The models of each background and the signal, for two separate science runs, are put together in a likelihood, which is a mathematical function of the WIMP signal strength as well as nuisance parameters. These are unknowns that could change the analysis, such as the true expectation value for each background component. The likelihood also contains multiple terms representing measurements of nuisance parameter, which constrain them when the likelihood is fitted to the data collected by XENON1T. The value of the likelihood evaluated at a specific signal strength has a random distribution which is estimated using simulated realizations of the experimental outcome. The final statistical limits are computed by comparing the likelihood computed on the actual data with the distributions found from the simulations:

Modeling and statistical analysis of the XENON1T data

On May 31st 2018, XENON1T released the result of a search for dark matter interacting with xenon atoms using an exposure of 1 tonne-year. Papers presenting the scientific results are written to be brief, and communicate the most important information to the scientific community. Therefore, many details of the instrument, reconstruction of events and analysis work by the entire collaboration must be left out of the science papers. XENON1T has previously published a paper focusing on the operation of the detector itself. A new paper by XENON1T now goes into the details of the analysis of the XENON1T data, and another one, on the event reconstruction and calibration, is being prepared.

XENON1T detects the scintillation light and ionization electrons that energy depositions in the two tonne liquid xenon target produce. In addition to WIMPs, different background sources can produce an S1+S2 signal. The expected S1,S2 distribution may change depending on whether the energy deposition happens by a recoil on an electron of the xenon atom or the nucleus. This is one of the main methods XENON uses to discriminate against backgrounds, since WIMPs, which scatter on the xenon nucleus, have a mean S2 lower than 99.7% of the dominant background component, which is made up of scatters on electrons.

Modelling how an electronic or nuclear recoil will look like in the detector is crucial both to know the shape of a WIMP signal, and to model the backgrounds well. XENON1T uses a comprehensive fit to multiple calibration sources to constrain the distributions of backgrounds and signals in the analysis space; S1, S2 and the radius from the center axis of the detector.
Some background components are harder to model directly, and are estimated by using sidebands or other data samples. In the XENON1T analysis, coincidences between unrelated, lone S1 and S2 events were modeled this way, in addition to the surface background– events occurring close to or at the detector wall.
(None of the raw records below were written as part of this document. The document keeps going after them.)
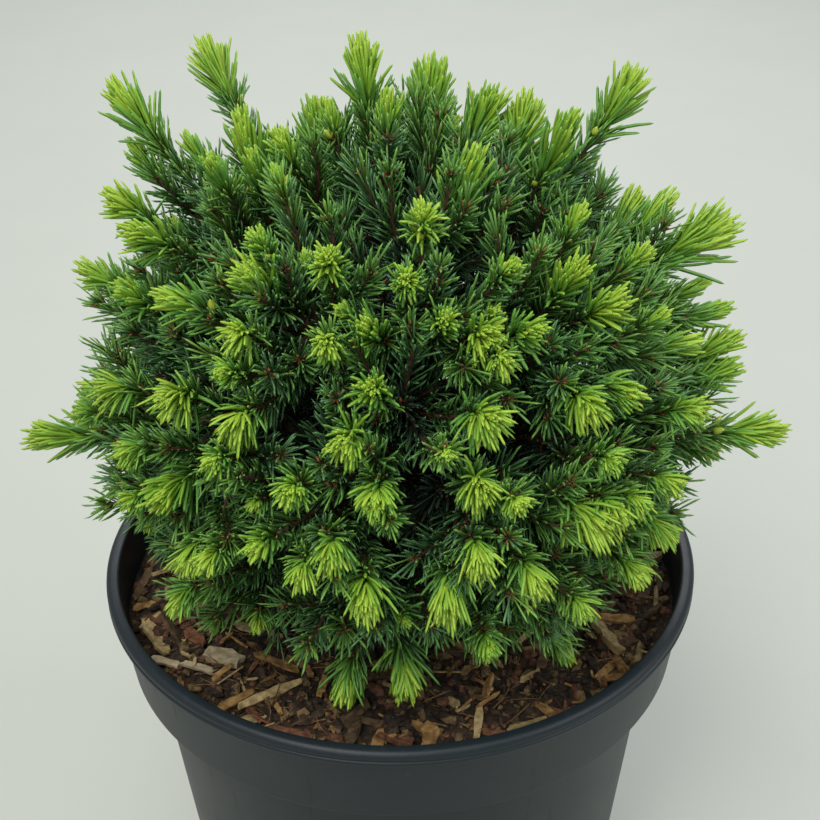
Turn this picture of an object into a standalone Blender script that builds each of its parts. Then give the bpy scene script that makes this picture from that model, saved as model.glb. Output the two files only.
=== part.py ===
"""A potted dwarf white spruce, in metres, with +Z up, its origin in the middle of the pot's flat underside.

The plant is a low globe of short shoots. A short trunk stands in the potting mix and runs up inside the
crown. Boughs leave it at rising heights, and each bough carries one mass of foliage: a stem that goes on
from the bough's tip, a brush of needles round that stem, and shoots that fork from it. Each mass keeps to
its own space, between it and its neighbours.
"""

import math
import random
from collections import namedtuple

import bmesh
import bpy
from mathutils import Matrix, Vector

COLLECTION_NAME = "potted_dwarf_white_spruce"
GAP = 0.0003  # clear space between solids that touch in life
SMOOTH_BELOW = math.radians(40.0)  # edges that bend less than this are shaded smooth

# Pot, turned about Z
POT_HEIGHT = 0.150
LIP_RADIUS = 0.095
LIP_HEIGHT = 0.005
LIP_WIDTH = 0.0042
LIP_OVERHANG = 0.0023
LIP_ROLL_TURNS = (135.0, 75.0, 15.0)  # degrees round the lip's roll, from inside to outside
COLLAR_DEPTH = 0.0296  # from the top of the lip down to the step
COLLAR_TAPER = 0.0030
STEP_WIDTH = 0.0069
WALL_TAPER = 0.102  # metres of radius lost for each metre down
WALL_THICKNESS = 0.0016
FLOOR_THICKNESS = 0.0025
ROUND_STEPS = 32  # straight sides that stand for a full turn of the pot and of the mix in it
DRAIN_HOLES = 8
DRAIN_RADIUS = 0.005
DRAIN_CIRCLE_RADIUS = 0.052

# Potting mix
MIX_LEVEL = 0.139
MIX_ROUGHNESS = 0.0016
MIX_RINGS = (0.018, 0.044, 0.068)
CHIP_COUNT = 18
CHIP_SIZE = (0.014, 0.005, 0.0022)
CHIP_SCALES = (0.6, 1.25)
CHIP_RISE = 0.0012  # from the mix's level to a chip's middle
CHIP_TILT = 0.25  # radians either way
CHIP_EDGE_ROOM = 0.012  # between the furthest chip's middle and the edge of the mix
CHIP_NEAREST = 0.1  # share of the mix's area round the trunk that has no chips

# Trunk
TRUNK_TOP = 0.236
TRUNK_FOOT_RADIUS = 0.0065
TRUNK_TIP_RADIUS = 0.0020
ROOT_FLARE = 0.0035
FLARE_HEIGHT = 0.006
FLARE_RINGS = (0.0, 0.6, 1.6)  # heights of the lowest rings, in flare heights
TRUNK_LEAN = Vector((0.0030, 0.0015, 0.0))  # how far the tip stands from above the foot
TRUNK_POINTS = 9

# Crown: a globe about the hub. Headings are in degrees round Z, 0 to the front and 90 to the right,
# rises in degrees above level, and reaches in metres from the hub to the furthest needle.
HUB = Vector((0.0, 0.0, 0.200))
CROWN_REACH = 0.104
LOW_REACH = 0.082
LOWEST_RISE = -38.0
TOP_NAME = "crown_top"  # the mass that the trunk itself carries
Leader = namedtuple("Leader", "name heading rise reach")
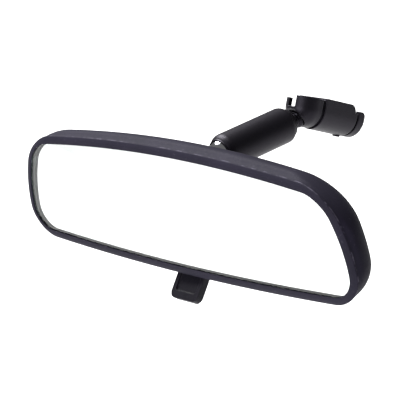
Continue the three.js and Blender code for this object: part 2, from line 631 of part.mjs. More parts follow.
// a round-ended cup, open upwards, with a slot towards the driver and a hollow that follows the arm
function makeNose() {
  const centre = alongMount(NOSE_CENTRE);
  const end = alongMount(CHANNEL_START) - GAP;
  const top = FACE_TOP - NOSE_TOP_DROP;
  const floor = top - NOSE_SLOT_DEPTH;
  const radius = MOUNT_HALF_WIDTH - NOSE_INSET;
  const inner = radius - NOSE_WALL;
  const upright = (r, z0, z1, sides) => turned([[0, z0], [r, z0], [r, z1], [0, z1]], sides)
    .rotate([90, 0, 0]).translate([0, centre, 0]);
  const round = toSolid(new THREE.SphereGeometry(radius, 28, 14).rotateX(Math.PI / 2))
    .translate([0, centre, HULL_CENTRE]);
  const body = round.add(upright(radius, HULL_CENTRE, top, 28))
    .add(alongY(hullSection(NOSE_INSET, top), centre, end))
    .intersect(box(-2 * radius, 2 * radius, centre - 2 * radius, end, -2 * MOUNT_DEPTH, top));
  const well = upright(inner, floor, top + 1, 24)
    .add(box(-inner, inner, centre, end - NOSE_WALL, floor, top + 1));
  const slot = box(-NOSE_SLOT_HALF_WIDTH, NOSE_SLOT_HALF_WIDTH, centre - radius - 1, centre, floor, top + 1);
  const window = box(-radius - 1, 1 - inner, centre - NOSE_WINDOW_START, end + 1, floor, top + 1);
  const ballAt = [0, -SEAT_FROM_BALL, -SEAT_ABOVE_BALL];
  const stemHoleEnd = MOUNT_STEM_END + GAP;
  const stemHole = turned([[0, 0], [STUD_POCKET.radius, 0], [STUD_POCKET.radius, STUD_POCKET.end],
    [STEM_RADIUS + GAP, STUD_POCKET.end], [STEM_RADIUS + GAP, stemHoleEnd], [0, stemHoleEnd]])
    .rotate([THREE.MathUtils.radToDeg(RAKE), 0, 0]).translate(ballAt);
  const swivel = ball(SWIVEL_CLEARANCE, 0, 0, 28, 14).translate(ballAt);
  return body.subtract(well).subtract(slot).subtract(window).subtract(swivel).subtract(stemHole);
}

// a half-round collar with an ear on each side of the channel
function makeEndFlange() {
  const start = alongMount(BODY_END) + GAP;
  const end = start + FLANGE_LENGTH;
  const collar = alongY(hullSection(0.2, FLANGE_EAR), start, end - FLANGE_EDGE)
    .add(alongY(hullSection(0.2 + FLANGE_EDGE, FLANGE_EAR - FLANGE_EDGE), end - FLANGE_EDGE - 0.01, end));
  return collar.subtract(box(-SOCKET_HALF_WIDTH, SOCKET_HALF_WIDTH, start - 1, end + 1,
    -BODY_END_DROP - RELIEF_DEPTH, FLANGE_EAR + 1));
}

function makeClampScrew() {
  const bottom = HULL_CENTRE - MOUNT_HALF_WIDTH;
  return turned([[0, bottom - CLAMP_SCREW_PROUD], [CLAMP_SCREW_RADIUS, bottom - CLAMP_SCREW_PROUD],
    [CLAMP_SCREW_RADIUS, -CLAMP_SCREW_TOP], [0, -CLAMP_SCREW_TOP]], 16)
    .rotate([90, 0, 0]).translate([0, clampScrewAt(), 0]);
}

// local to the mount ball, along the arm; the collar is domed on the side of the ball
function makeMountStem() {
  const { radius, start, end } = STUD_COLLAR;
  return turned([
    [0, BALL_RADIUS + GAP],
    [STEM_RADIUS, BALL_RADIUS + GAP],
    [STEM_RADIUS, start],
    [(STEM_RADIUS + radius) / 2, start + (end - start) * 0.2],
    [radius, start + (end - start) * 0.7],
    [radius, end],
    [STEM_RADIUS, end],
    [STEM_RADIUS, MOUNT_STEM_END],
    [0, MOUNT_STEM_END],
  ]);
}

function makeMount() {
  const mount = new THREE.Group();
  mount.rotation.x = -RAKE;
  addPiece(mount, 'mount_channel', makeChannel(), blackPaint);
  addPiece(mount, 'mount_nose', makeNose(), blackPaint);
  addPiece(mount, 'mount_end_flange', makeEndFlange(), blackPaint);
  addPiece(mount, 'clamp_screw', makeClampScrew(), blackPaint);
  return mount;
}

// ---- assembly -----------------------------------------------------------------------------

const mirror = new THREE.Group();
const mountBall = new THREE.Vector3(0, -SEAT_FROM_BALL, -SEAT_ABOVE_BALL)
  .applyAxisAngle(new THREE.Vector3(1, 0, 0), -RAKE);

const mount = makeMount();
mirror.add(mount);

const stem = new THREE.Group();
stem.position.copy(mountBall);
addPiece(stem, 'mount_stem', makeMountStem(), blackPaint);
mirror.add(stem);

const arm = makeArm();
arm.position.set(0, mountBall.y - BALL_SPACING, mountBall.z);
mirror.add(arm);

const head = makeHead();
head.position.set(0, arm.position.y - HEAD_BALL.y, arm.position.z - HEAD_BALL.z);
mirror.add(head);

export default mirror;
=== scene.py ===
# %% [markdown]
# # An interior rearview mirror
#
# The mirror has three parts: a head (case, wedge of glass, day/night lever), an arm (a tube with a
# ball in each end) and a mount that slides over a button on the windscreen. The CAD model gives
# every size and place and carries the motion. This lesson makes the surfaces that the eye sees:
# each piece is built a second time as a fine mesh in the same place, and rides on the same body.

# %% Load the frame
import json
import math

import bmesh
import bpy
import numpy as np
from mathutils import Matrix, Vector


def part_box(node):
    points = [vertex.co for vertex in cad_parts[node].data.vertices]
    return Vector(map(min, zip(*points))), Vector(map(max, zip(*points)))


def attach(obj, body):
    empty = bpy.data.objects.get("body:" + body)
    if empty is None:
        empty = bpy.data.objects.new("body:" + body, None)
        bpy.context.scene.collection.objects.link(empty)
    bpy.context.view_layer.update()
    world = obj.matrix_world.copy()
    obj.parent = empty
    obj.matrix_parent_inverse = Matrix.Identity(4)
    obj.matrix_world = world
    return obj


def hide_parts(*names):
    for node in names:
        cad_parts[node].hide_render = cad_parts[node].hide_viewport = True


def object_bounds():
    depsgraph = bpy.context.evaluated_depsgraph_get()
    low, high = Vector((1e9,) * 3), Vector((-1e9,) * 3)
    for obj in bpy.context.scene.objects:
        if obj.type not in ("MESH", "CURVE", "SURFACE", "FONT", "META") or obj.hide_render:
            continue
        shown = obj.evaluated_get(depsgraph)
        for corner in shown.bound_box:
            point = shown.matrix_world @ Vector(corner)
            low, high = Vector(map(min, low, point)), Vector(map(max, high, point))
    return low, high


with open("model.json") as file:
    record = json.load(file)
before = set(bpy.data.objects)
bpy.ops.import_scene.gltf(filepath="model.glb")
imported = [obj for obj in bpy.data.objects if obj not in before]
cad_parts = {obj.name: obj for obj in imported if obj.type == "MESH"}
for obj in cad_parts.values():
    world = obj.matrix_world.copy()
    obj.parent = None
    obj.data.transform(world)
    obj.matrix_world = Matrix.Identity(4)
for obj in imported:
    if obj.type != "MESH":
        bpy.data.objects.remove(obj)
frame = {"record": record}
cad_low, cad_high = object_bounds()
MM = 0.001
print("CAD box, mm:", [round(v / MM, 1) for v in (*cad_low, *cad_high)])

# %% [markdown]
# The head is drawn round the middle of the mirror opening. The glass lies just behind that plane,
# so its box gives the place. The two ball centres give the arm's axis, and the mount's own face
# gives the rake of the windscreen.

# %% Places that the rest is drawn from
GLASS_SETBACK = 0.4 * MM


def middle(node):
    low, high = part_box(node)
    return (Vector(low) + Vector(high)) / 2


glass_low, glass_high = (Vector(corner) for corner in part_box("prism_glass"))
HEAD = Vector((0, glass_low.y - GLASS_SETBACK, (glass_low.z + glass_high.z) / 2))
HEAD_BALL = middle("head_ball")
MOUNT_BALL = middle("mount_ball")
mount_axis = Vector(frame["record"]["mounts"][0]["axis"])
RAKE = math.atan2(mount_axis.y, mount_axis.z)
print("head", HEAD, "balls", HEAD_BALL, MOUNT_BALL, "rake", round(math.degrees(RAKE), 1))

# %% [markdown]
# The camera stands in front of the mirror, to its right and a little above, with a long lens, and
# it is tipped on its side by a few degrees, so the mirror seems to hang down to the right. It aims
# a little to the right of the head and above it, so that the arm and the mount are in view.

# %% Camera
CAMERA_AZIMUTH = math.radians(52.86)
CAMERA_ELEVATION = math.radians(19.23)
CAMERA_ROLL = math.radians(-11.38)
CAMERA_DISTANCE = 0.9994
CAMERA_LENS = 182.2
AIM_RIGHT = 0.01339
AIM_UP = 0.00618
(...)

Models of various backgrounds and the expected WIMP signal in two of the parameters extracted from each even, scintillation S1 and ionization S2 signals.


The models of each background and the signal, for two separate science runs, are put together in a likelihood, which is a mathematical function of the WIMP signal strength as well as nuisance parameters. These are unknowns that could change the analysis, such as the true expectation value for each background component. The likelihood also contains multiple terms representing measurements of nuisance parameter, which constrain them when the likelihood is fitted to the data collected by XENON1T.

The value of the likelihood evaluated at a specific signal strength has a random distribution which is estimated using simulated realizations of the experimental outcome. The final statistical limits are computed by comparing the likelihood computed on the actual data with the distributions found from the simulations: 

Likelihood as function of the signal strength (measured by the WIMP-nucleon cross-section)
The gray area shows likelihoods that corresponds to a 90% exclusion. The confidence interval– the region of signal strength compatible with the observed data– is the region where the likelihood lies below the gray band.


The models and tools used in the XENON1T spin-independent analysis are also used to explore alternative models of dark matter, such as spin-independent interactions and scatterings between WIMPs and pions, with more to come!